INSTRUCTIONS TO FOLLOW:
Find each line holding "code" and copy it out.

PROVIDED DATA:

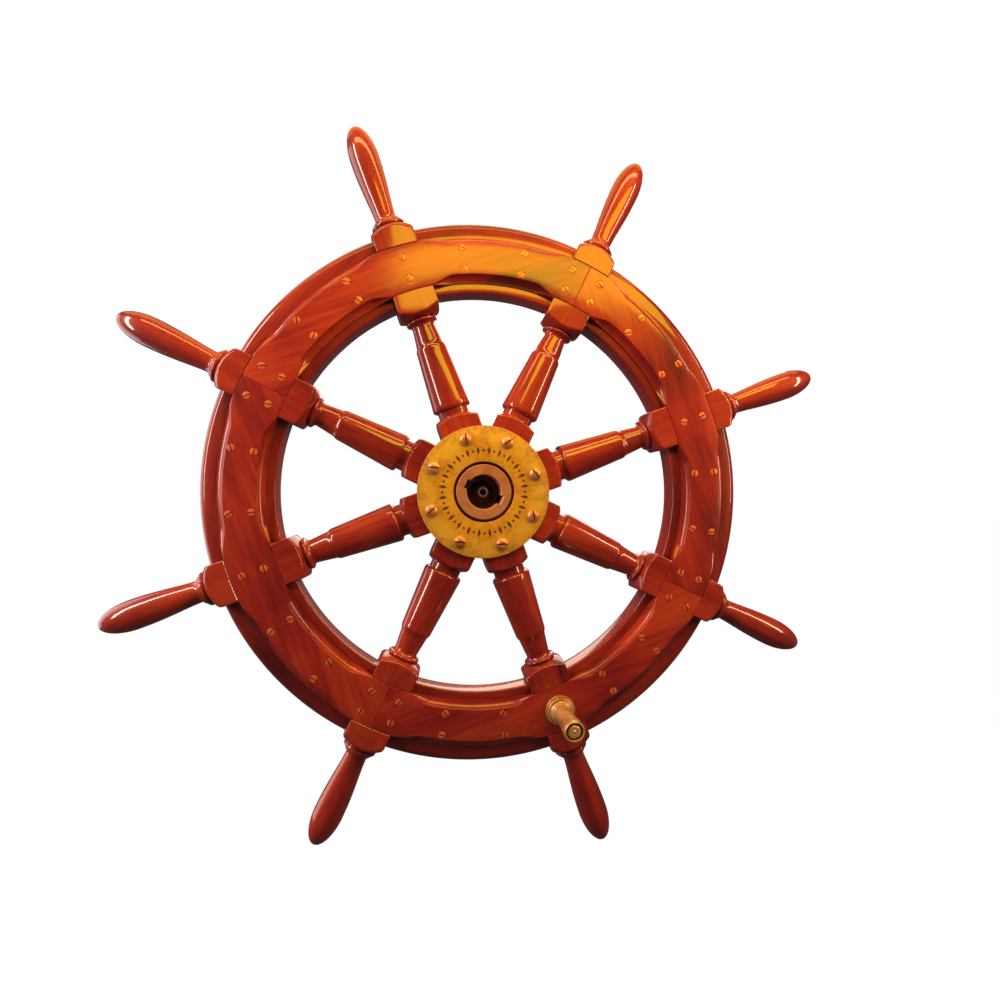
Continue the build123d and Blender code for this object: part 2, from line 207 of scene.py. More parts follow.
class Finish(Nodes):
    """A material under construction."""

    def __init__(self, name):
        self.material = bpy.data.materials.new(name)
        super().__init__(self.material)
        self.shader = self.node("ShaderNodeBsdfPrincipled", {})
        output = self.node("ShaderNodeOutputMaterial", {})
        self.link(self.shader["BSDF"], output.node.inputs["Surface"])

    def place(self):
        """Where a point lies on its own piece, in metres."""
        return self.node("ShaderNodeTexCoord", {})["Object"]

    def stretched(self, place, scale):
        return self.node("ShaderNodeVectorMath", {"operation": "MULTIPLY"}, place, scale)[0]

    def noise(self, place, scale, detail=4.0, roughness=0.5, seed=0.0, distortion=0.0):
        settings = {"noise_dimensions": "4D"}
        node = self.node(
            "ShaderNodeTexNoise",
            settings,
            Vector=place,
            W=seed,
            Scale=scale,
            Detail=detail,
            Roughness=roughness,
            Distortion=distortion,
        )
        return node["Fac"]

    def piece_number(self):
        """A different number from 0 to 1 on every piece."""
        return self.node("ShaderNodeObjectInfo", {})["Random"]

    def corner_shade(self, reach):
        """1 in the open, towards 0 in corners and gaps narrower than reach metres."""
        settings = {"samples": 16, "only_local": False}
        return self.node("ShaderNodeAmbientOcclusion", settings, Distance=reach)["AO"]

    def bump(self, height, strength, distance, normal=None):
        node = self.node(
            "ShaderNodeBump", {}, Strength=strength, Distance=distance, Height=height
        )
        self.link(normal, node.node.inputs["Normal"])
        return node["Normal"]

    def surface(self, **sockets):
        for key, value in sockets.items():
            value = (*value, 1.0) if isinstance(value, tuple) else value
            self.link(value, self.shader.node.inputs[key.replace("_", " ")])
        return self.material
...
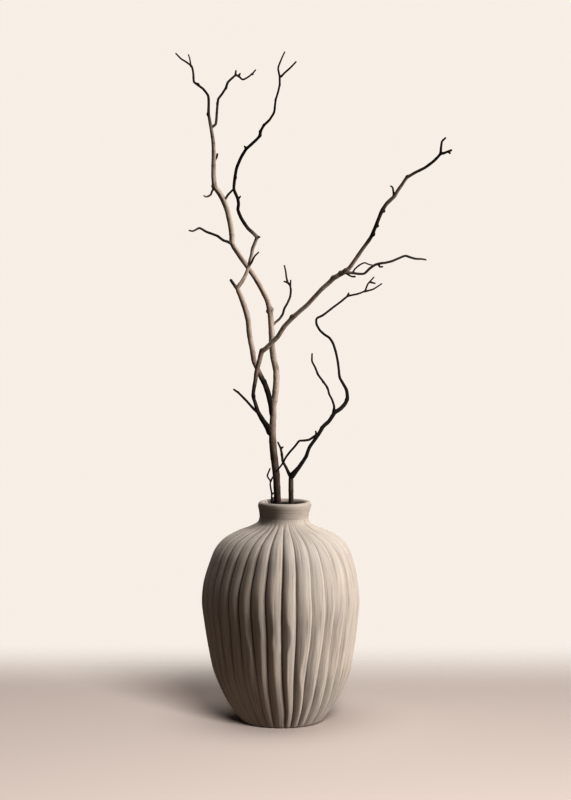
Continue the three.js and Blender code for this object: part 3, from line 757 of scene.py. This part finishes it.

REPLY:
Continue the build123d and Blender code for this object: part 2, from line 207 of scene.py. More parts follow.
Continue the three.js and Blender code for this object: part 3, from line 757 of scene.py. This part finishes it.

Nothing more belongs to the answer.